By Paula Citron on May 4, 2022

Chantria Tram in 'Three Women of Swatow' (Photo: Cylla von Tiedemann)
Chantria Tram in ‘Three Women of Swatow’ (Photo: Cylla von Tiedemann)

Tarragon Theatre/Three Women of Swatow, written by Chloé Hung, directed by Courtney Ch’ng Lancaster, Tarragon Extraspace, Apr. 19 to May 15. Tickets available here.

Three Women of Swatow is a dark satire about a dark subject. Truth be told, although it did hold my attention, mainly through performance, I really didn’t find anything particularly fresh about it, or particularly funny.

The three women are a Chinese family comprising Grandmother (Carolyn Fe), Mother (Chantria Tram) and Daughter (Diana Luong). This is not giving anything away because you learn these facts early in the production, but the two older women have had the bad luck to marry abusive men, whether in an arranged marriage (Grandmother) or a love match (Mother). They both solve the problem by murder. The play, after all, does advertise that there will be lots of blood, and there is.

Playwright Chloé Hung is interested in how domestic abuse affects generations, and the fact that it becomes an intergenerational emotional inheritance, a legacy, as it were. She also stresses the strength inherent in these women. After all, Grandmother pronounces on several occasions that, “Swatow women are supposed to be fierce”. In the program notes, Hung’s play is described as a “ferocious comedy”.

Within the structure of the piece, Hung does include an interesting theatricalism, as it were. The actors also portray the past by showing us their earlier lives. For example, Fe is Great-Grandmother and Tram is Grandmother being forced into the arranged marriage.

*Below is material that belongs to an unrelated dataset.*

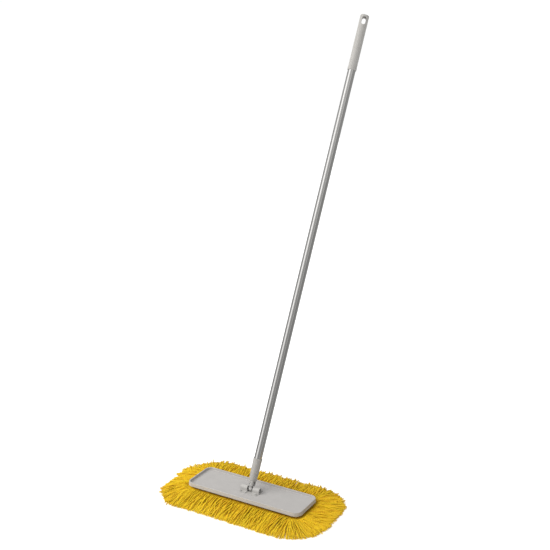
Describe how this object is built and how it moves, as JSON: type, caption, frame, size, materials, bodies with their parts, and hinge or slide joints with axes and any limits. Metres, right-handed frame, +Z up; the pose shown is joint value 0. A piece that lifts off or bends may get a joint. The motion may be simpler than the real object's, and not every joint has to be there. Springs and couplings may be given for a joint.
{
  "type": "flat mop",
  "caption": "Flat dust mop: shallow tray plate on a fringed yarn refill, with a swivel joint and a long metal pole that ends in a grip with a hang hole.",
  "frame": {"origin": "middle of the yarn's underside, on the floor", "axes": "+X along the plate, +Y the side the pole leans towards at rest, +Z up"},
  "size_m": [0.606, 0.6829, 1.5151],
  "materials": {
    "tray_plastic": "moulded, fine matt grain",
    "joint_plastic": "moulded, satin",
    "grip_plastic": "moulded, satin",
    "dark_plastic": "plain",
    "zinc_steel": "zinc plated",
    "tube_metal": "satin, drawn lengthwise",
    "yarn": "twisted yarn",
    "backing_cloth": "canvas weave",
    "loop_tape": "loop pile",
    "hook_tape": "moulded hooks"
  },
  "bodies": {
    "refill": {"yarn_pad": "yarn", "fringe_front": "yarn", "fringe_rear": "yarn", "fringe_left": "yarn", "fringe_right": "yarn", "mop_backing": "backing_cloth", "edge_tape": "backing_cloth", "loop_strip_front": "loop_tape", "loop_strip_rear": "loop_tape"},
    "frame": {"base_plate": "tray_plastic", "hook_strip_front": "hook_tape", "hook_strip_rear": "hook_tape", "swivel_bracket": "joint_plastic", "bracket_screw_1": "zinc_steel", "bracket_screw_2": "zinc_steel", "bracket_screw_3": "zinc_steel", "bracket_screw_4": "zinc_steel", "lean_pin": "zinc_steel", "lean_bush_left": "dark_plastic", "lean_bush_right": "dark_plastic", "lean_pin_cap_left": "dark_plastic", "lean_pin_cap_right": "dark_plastic"},
    "knuckle": {"knuckle": "joint_plastic", "tilt_washer_front": "dark_plastic", "tilt_washer_rear": "dark_plastic"},
    "handle": {"handle_socket": "joint_plastic", "tilt_pin": "zinc_steel", "tilt_pin_cap": "zinc_steel", "socket_screw": "zinc_steel", "pole_tube": "tube_metal", "pole_foot_plug": "dark_plastic", "grip": "grip_plastic"}
  },
  "joints": [
    {"name": "refill_pull_off", "type": "slide", "parent": "refill", "child": "frame", "axis": [0, 0, 1], "range_m": [0, 0.08]},
    {"name": "handle_lean", "type": "hinge", "parent": "frame", "child": "knuckle", "pos_m": [0, 0, 0.029], "axis": [-1, 0, 0], "range_deg": [-93.72, 56.28]},
    {"name": "handle_tilt", "type": "hinge", "parent": "knuckle", "child": "handle", "pos_m": [0, 0.00481, 0.04321], "axis": [0, 0.9471, -0.3209], "range_deg": [-54.88, 45.12]}
  ]
}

Chantria Tram, Carolyn Fe, and Diana Luong in 'Three Women of Swatow' (Photo: Cylla von Tiedemann)
Chantria Tram, Carolyn Fe, and Diana Luong in ‘Three Women of Swatow’ (Photo: Cylla von Tiedemann)

It is also no accident that they come from a family of butchers. In fact, Grandmother still is one, and Hung works this fact into the fierceness she is trying to portray. The heart of the play is Grandmother trying to get Mother and Daughter to recognize the fierce strength that lies within them.

I found Jareth Li’s set to be very clumsy. Yes, we needed a bathtub (to dismember father) and a kitchen, where the knives are, but in striving to be absolutely realistic, there was woefully little space for director Courtney Ch’ng Lancaster to manoeuvre her cast, leaving entrances and exits, in particular, to be awkward. Designer Shannon Lea Doyle does better with the costumes, both modern and old country.

The performances, however, are worthy, albeit, a little one note and one dimensional. Thus, we have characters who are not at all nuanced. Fe as Grandmother is a tower of strength, a force to be reckoned with. Mother is weak and needs Grandmother’s help to clean up her mess. Daughter lies somewhere in between, although, she seems to be the only one to recognize the horrible situation they find themselves in.

Along the way we do get a discourse on domestic abuse as the women talk about the past and the present, and, certainly, Hung never makes light of the circumstances as a whole. But is she saying anything new? That is the crux of the matter.

Taken as a whole, Three Women of Swatow does come across as satire for satire’s sake.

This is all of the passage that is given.